The Art of the Follow-Up Pitch
A major part of working in PR is pitching the media – it’s something we do daily. Identifying, researching, and landing quality editorial opportunities for our clients is a top priority. To achieve success with the media, it all starts with crafting a solid pitch. Sometimes though, even if you feel you’ve crafted the perfect fit for the writer you are pitching, you just don’t hear back. Before you get frustrated, it’s important to know there are probably several other people pitching the same person day in and day out. It’s not unlikely that sometimes, your pitch will get lost or unseen, no matter how good it is. For most journalists though, it’s perfectly acceptable to follow-up once or twice about a week or so after your initial pitch.
In fact, some find their best success in the follow-up pitch. Often, initial pitches can appear copy heavy – we don’t want to miss any important details. On any given day, a lengthy email can get glazed over; however, the follow-up pitch should be kept short and sweet, so that it’s easy to consume. You could even try engaging with the journalist on Twitter – many journalists are using Twitter on a daily basis and are happy to have PR professionals following them. Be sure to take note of their preferences on this tactic on Twitter however as some journalist do not want to be pitched on that platform.
It’s helpful also to reply and include the original email at the bottom of the thread for reference. It’s possible your initial email was not read, so generally the first line of the follow-up should summarize the purpose of the original message. The summary should be followed by a call to action, or what you’re offering the journalist. If your initial email included attachments, try using a link the second time; some email servers block attachments from unknown senders – your email may have never arrived.

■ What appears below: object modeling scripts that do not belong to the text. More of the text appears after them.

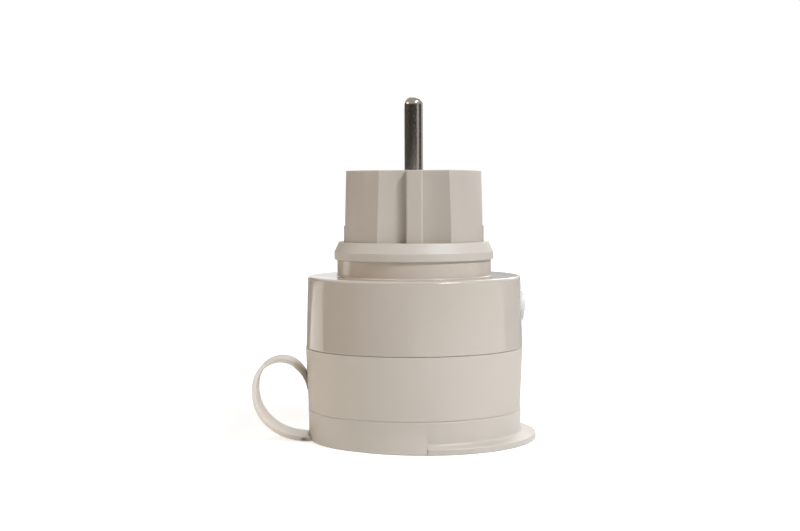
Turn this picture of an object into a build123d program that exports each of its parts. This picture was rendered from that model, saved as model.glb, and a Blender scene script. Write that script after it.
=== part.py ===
from build123d import *
import math
import os

os.makedirs("parts", exist_ok=True)

# Outdoor smart plug. Millimetres, +Z towards the tips of the plug pins.
# The origin is the middle of the flat face it stands on, the outside of the socket cap.

# Clearances shared by the fixed pieces
slip = 0.1
close_fit = 0.02

# Heights, from the standing face upwards
cap_height = 8.1
cap_seam = 0.15
end_wall = 2.0
lower_shell_height = 16.2
shell_seam = 0.12
neck_height = 4.25
collar_height = 4.8
plug_height = 18.76
pin_length = 19.0

# Pins of the plug: a pair of solid pins, with what holds them
pin_radius = 2.4
pin_pitch = 19.0
pin_dome = 2.1
pin_neck_step = 0.2
pin_shank_step = 0.2
pin_tail_step = 0.5
rivet_step = 0.6
rivet_height = 0.8
pin_boss_wall = 1.8
pin_boss_height = 8.2

# Socket recess under the cap
socket_radius = 19.75
socket_depth = 17.5
socket_wall = 1.8
socket_floor = 2.5
socket_hole_gap = 0.4
guide_rib_width = 5.2
guide_rib_height = 2.85
guide_rib_setback = 2.75
seat_ledge = 1.65
seat_flange_thickness = 1.5

# Case screws and their bosses, which fill the ring between the recess and the shell
case_boss_radius = 2.45
case_boss_overlap = 0.25
case_screw_start = 30.0
case_head_radius = 1.8
case_head_height = 1.4
case_shank_radius = 1.0
case_shank_length = 14.0
case_screw_seat = 11.15
boss_split = 0.2

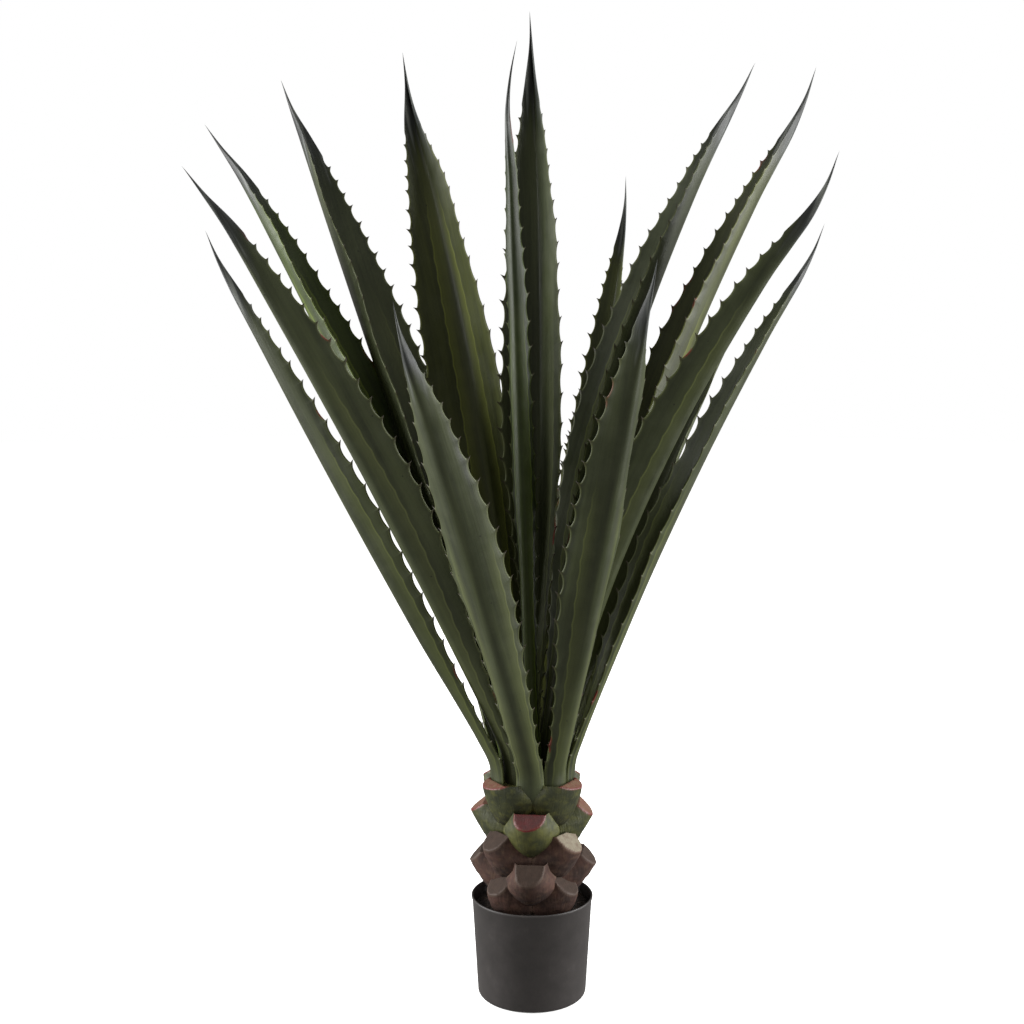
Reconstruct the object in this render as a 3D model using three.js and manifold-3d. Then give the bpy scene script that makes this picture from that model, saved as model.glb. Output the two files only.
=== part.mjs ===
// A giant agave in a plain black nursery pot, about 1.3 m tall, as a three.js scene graph.
// Millimetres, +Z up. The origin is the centre of the pot's foot, on the surface that it stands on.
// +Y is the back of the plant, and azimuths run from +X towards +Y.
//
// The pot holds a potting mix. A thick stem stands in the mix, clad in the stubs of cut leaf bases,
// and its crown has four round terraces that the live leaves stand on.
import * as THREE from "three";
import { mergeVertices } from "three/addons/utils/BufferGeometryUtils.js";
import Module from "manifold-3d";

const wasm = await Module();
wasm.setup();

// --- Driving dimensions -------------------------------------------------------------------------
const CLEARANCE = 0.4; // between pieces that touch
const WELD = 1e-3; // vertices closer than this are one

const POT_RIM_DIAMETER = 160;
const POT_FOOT_DIAMETER = 143;
const POT_HEIGHT = 136;
const POT_WALL = 2;
const POT_FLOOR = 3;
const POT_FOOT_ROUND = 7;
const POT_SEGMENTS = 40;
const POT_ROUND_STEPS = 4;

const MIX_BELOW_RIM = 14;
const MIX_MOUND = 4; // how much higher the mix is at the stem than at the pot's wall

const STEM_SUNK = 50; // how deep the stem goes into the mix
const STEM_RADIUS = 46;
const STEM_FOOT_RADIUS = 37;
const STEM_FLARE = 18; // the height over which the stem widens into the lowest terrace
const STEM_HEIGHT = 160; // from the mix to the lowest terrace
const STEM_SEGMENTS = 32;
const TERRACE_RISE = 9; // each terrace above the one outside it
const TERRACE_RADII = [58, 44, 29, 14]; // outer edges, from the lowest terrace to the highest

const STUBS_PER_ROW = 4;
const GREEN_STUB_ROWS = 2; // the uppermost rows, cut most recently
const STUB_LOWEST_PITCH = 28; // from the lowest row to the next
const STUB_PITCH_GROWTH = 1.09; // of each pitch above, because the stem is younger there
const STUB_LENGTH = 58; // along the stub, from its root to the cut
const STUB_LEANS = [10, 26, 15, 21, 10]; // degrees that each row leans out, from the lowest row
const STUB_WIDTH = 98; // at the shoulders, round the stem
const STUB_ROOT_WIDTH = 14;
const STUB_CUT_WIDTH = 50;
const STUB_SHOULDERS = 0.56; // where the shoulders are, as a share of the length
const STUB_ROOT_THICKNESS = 8;
const STUB_CUT_THICKNESS = 18; // outside the stub's middle line
const STUB_INNER_THICKNESS = 6; // inside it
const STUB_CUT_SLANT = 15; // degrees that the cut falls away from square
const STUB_SUNK = 8; // the lowest stubs' roots below the mix
const STUB_LENGTH_STEPS = 5;
const STUB_SECTION_POINTS = 12;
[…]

No matter the outcome, the art of pitching and follow-up pitching is something to be worked and re-worked through your career to find a style that works best for you. You may find they did read your pitch and meant to get back to you, journalists are people too; or maybe they aren’t working on something applicable at this time but would like more information for a future piece, this could open the door to a working relationship with the journalist. Ultimately, if you don’t get any interest from journalists though, don’t take it personally. Instead, take it as an opportunity to change things up. Is there something you could change about the story angle? Or, could “news jacking” come into play by connecting your news to a trending story? Take the opportunity to re-evaluate or research different publications and journalists to pitch.